Further, all prior work has considered WBS for static off-line traffic only. None of the work has considered WBS and MG-OXC architectures and design for dynamic on-line traffic.
The new challenges in designing WBS networks require innovative solutions that can only be obtained by building upon and advancing the knowledge of, and techniques for WRNs. More specifically, although a tremendous amount of work on WRNs has been carried out, and wavelength routing is still fundamental to a WBS network, the work on WBS (and MG-OXCs) in terms of the objective and techniques are quite different from all existing work on WRNs. For example, a common objective in designing (dimensioning) a WRN is to reduce the number of wavelengths required or the number of wavelength-hops used (which is a weighted sum taking into account the number of hops a wavelength path spans).

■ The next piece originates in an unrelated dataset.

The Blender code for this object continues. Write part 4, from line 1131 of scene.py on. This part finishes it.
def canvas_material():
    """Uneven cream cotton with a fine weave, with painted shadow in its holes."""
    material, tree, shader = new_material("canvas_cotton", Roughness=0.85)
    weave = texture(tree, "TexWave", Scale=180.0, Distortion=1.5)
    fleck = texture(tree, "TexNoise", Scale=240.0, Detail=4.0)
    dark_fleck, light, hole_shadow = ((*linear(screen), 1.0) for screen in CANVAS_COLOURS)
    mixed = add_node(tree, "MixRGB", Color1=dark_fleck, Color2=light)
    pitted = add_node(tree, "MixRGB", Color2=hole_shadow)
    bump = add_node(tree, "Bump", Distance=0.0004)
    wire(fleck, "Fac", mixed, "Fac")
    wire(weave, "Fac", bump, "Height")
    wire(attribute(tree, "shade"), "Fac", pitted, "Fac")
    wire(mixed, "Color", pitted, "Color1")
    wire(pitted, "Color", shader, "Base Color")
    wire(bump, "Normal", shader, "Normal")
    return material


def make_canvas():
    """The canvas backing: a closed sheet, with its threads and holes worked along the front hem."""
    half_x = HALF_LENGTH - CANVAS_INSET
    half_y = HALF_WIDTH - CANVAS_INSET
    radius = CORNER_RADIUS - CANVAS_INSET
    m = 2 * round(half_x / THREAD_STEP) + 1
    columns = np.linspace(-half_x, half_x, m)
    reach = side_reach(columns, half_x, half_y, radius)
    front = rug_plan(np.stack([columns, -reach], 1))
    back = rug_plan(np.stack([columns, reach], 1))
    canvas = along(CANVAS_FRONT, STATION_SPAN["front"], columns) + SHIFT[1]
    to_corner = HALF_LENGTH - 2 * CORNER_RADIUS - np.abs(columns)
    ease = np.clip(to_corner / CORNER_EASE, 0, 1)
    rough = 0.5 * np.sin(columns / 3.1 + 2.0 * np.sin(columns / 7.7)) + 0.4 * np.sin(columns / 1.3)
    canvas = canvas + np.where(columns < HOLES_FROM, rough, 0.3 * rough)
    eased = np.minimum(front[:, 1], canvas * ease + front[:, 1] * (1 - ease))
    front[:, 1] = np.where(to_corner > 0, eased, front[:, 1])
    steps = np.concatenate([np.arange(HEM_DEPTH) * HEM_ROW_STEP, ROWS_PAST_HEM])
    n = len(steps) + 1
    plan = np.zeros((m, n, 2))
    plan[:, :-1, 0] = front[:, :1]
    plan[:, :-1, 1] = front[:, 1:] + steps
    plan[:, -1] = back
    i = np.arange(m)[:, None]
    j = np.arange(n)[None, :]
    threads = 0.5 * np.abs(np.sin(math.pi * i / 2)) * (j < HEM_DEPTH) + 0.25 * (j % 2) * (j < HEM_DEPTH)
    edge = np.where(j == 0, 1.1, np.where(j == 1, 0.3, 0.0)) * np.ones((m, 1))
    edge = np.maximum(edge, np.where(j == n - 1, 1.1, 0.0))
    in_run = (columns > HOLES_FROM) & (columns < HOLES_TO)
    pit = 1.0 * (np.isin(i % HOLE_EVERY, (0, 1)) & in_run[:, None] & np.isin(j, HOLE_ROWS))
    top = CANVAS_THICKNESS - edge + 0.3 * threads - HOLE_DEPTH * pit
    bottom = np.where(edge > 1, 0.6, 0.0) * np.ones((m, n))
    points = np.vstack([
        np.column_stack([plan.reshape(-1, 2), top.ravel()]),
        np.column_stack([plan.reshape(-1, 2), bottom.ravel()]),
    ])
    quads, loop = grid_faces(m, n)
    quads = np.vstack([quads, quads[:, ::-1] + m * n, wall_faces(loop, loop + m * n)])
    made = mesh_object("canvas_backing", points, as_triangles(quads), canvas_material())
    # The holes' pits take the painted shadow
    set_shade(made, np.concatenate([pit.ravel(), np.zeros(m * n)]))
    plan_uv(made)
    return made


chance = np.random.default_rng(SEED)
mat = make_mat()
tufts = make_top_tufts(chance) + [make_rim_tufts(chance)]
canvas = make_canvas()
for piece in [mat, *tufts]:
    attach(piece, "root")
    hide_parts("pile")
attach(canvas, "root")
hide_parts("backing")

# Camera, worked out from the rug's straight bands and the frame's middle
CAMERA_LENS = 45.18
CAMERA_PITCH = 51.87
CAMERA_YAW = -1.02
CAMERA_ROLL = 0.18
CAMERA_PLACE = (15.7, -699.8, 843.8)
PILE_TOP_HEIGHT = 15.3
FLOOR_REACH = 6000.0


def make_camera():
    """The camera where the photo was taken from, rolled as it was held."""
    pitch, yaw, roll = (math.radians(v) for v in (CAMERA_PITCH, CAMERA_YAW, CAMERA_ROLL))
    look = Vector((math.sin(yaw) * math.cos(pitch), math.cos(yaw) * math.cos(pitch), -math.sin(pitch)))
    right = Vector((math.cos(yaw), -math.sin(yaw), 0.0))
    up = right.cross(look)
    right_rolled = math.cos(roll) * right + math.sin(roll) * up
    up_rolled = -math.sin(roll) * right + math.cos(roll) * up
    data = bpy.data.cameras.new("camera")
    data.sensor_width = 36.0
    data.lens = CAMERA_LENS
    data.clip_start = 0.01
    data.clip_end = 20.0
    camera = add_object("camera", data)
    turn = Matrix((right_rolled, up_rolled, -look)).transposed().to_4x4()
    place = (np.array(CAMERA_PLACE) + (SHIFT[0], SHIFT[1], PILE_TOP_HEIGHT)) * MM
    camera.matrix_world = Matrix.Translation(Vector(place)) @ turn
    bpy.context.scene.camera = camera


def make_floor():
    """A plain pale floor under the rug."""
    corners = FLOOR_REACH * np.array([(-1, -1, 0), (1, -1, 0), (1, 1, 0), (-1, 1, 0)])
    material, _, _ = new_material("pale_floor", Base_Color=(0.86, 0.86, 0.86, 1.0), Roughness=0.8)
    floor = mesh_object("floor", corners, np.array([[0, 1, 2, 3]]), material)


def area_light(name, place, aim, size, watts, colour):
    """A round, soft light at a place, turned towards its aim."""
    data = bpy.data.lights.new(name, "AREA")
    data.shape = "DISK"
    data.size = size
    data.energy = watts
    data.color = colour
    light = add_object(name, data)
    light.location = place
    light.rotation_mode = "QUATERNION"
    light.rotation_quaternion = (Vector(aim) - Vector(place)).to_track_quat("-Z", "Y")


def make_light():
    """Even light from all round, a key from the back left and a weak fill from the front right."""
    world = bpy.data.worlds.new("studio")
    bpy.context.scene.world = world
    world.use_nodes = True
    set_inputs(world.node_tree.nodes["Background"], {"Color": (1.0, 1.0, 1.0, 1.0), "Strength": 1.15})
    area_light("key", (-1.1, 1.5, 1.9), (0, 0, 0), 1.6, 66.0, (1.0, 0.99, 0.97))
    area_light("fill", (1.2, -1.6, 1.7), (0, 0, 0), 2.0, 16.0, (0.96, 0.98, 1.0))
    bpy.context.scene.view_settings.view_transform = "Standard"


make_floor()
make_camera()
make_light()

Due to possible failures of the ports and multiplexers/demultiplexers within a MG-OXC that are dedicated to wavebands, as well as possible failure of waveband converters, one or more wavelength bands in one or more fibers may be affected, but not the entire fiber or link (cable). Existing protection restoration approaches deal only with failures of individual wavelengths and fiber/link failure. Hence, new approaches and techniques to provide effective protection and restoration based on the novel concept of band-segment become interesting, so does the novel use of waveband conversion and/or wavelength conversion to recover from waveband failures.
Open Issues in WBS with MG-OXC
To summarize, (1) none of the prior work has considered the issue of survivability and (2) waveband, wavelength conversion in MG-OXC networks. All prior work assumes full wavelength conversion capability at all the nodes in the MG-OXC network. (3) Further, the topic of efficient WBS under on-line dynamic traffic conditions has not been addressed. All existing work assumes that traffic is off-line i.e., given a priori and even so only develop simple grouping algorithms for WBS. (4) So far, existing work on WBS networks has focused on minimizing the port count only. Clearly, the cost of a multi-layer MG-OXC may be more (e.g., include additional FTB demultiplexers for interconnecting FXC and BXC layers). With respect to a network, we should consider not only the cost of all nodes, but also the cost of wavelengths/fibers (including amplifiers). (5) No research has focused on how to design MG-OXCs to cut down the overall cost of the system by not only reducing the number of ports, but also decreasing/simplifying other components such as multiplexers/demultiplexers and transmitters/receivers, as well as increasing bandwidth utilization (or reducing the number of wavelengths needed).